Your Role in Teaching YPAR
Why This Matters
In YPAR, students are the researchers, experts, and change-makers—but they need adults who respect and support that leadership. Your role will shift from delivering knowledge to facilitating student discovery, co-learning, and making space for youth to investigate and advocate for what matters to them.
This requires confronting adultism—the assumption that adults know better, interrupt more often, or speak over students’ lived experiences. Even well-meaning guidance can become silencing if it overrides student voice. YPAR challenges us to listen more than we talk, and to trust student wisdom, even when it’s uncomfortable or different from our own.
YPAR invites you to pause, breathe, and ask:
Is what I’m about to say building student power—or protecting mine?
Reflection Prompts
How do you see your role?
Check all that apply:
Facilitator – I help structure the process, hold space for student ideas, and keep momentum going.
Co-learner – I am learning alongside students. I allow myself to be surprised, challenged, and changed.

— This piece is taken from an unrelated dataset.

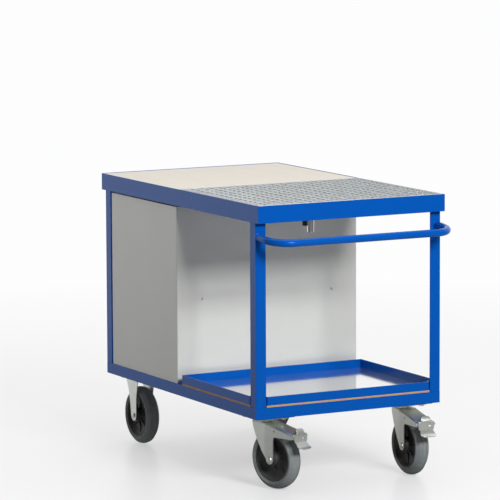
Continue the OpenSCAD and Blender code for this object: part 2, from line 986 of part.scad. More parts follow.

Expert – I offer research, strategy, or content knowledge when requested or needed.
Coach – I ask guiding questions, push students to think critically, and support skill development.
Advocate – I work to elevate student voice, especially in institutional spaces where it’s often marginalized.
Other: __________________________
What do you need to feel grounded and supported in these roles?
(Think about what will help you stay flexible, affirm students, and not get overwhelmed.)
What potential challenges or tensions do you anticipate in playing these roles? (For example: balancing structure with student autonomy, giving up control, navigating school power dynamics, discomfort with not having all the answers, etc.)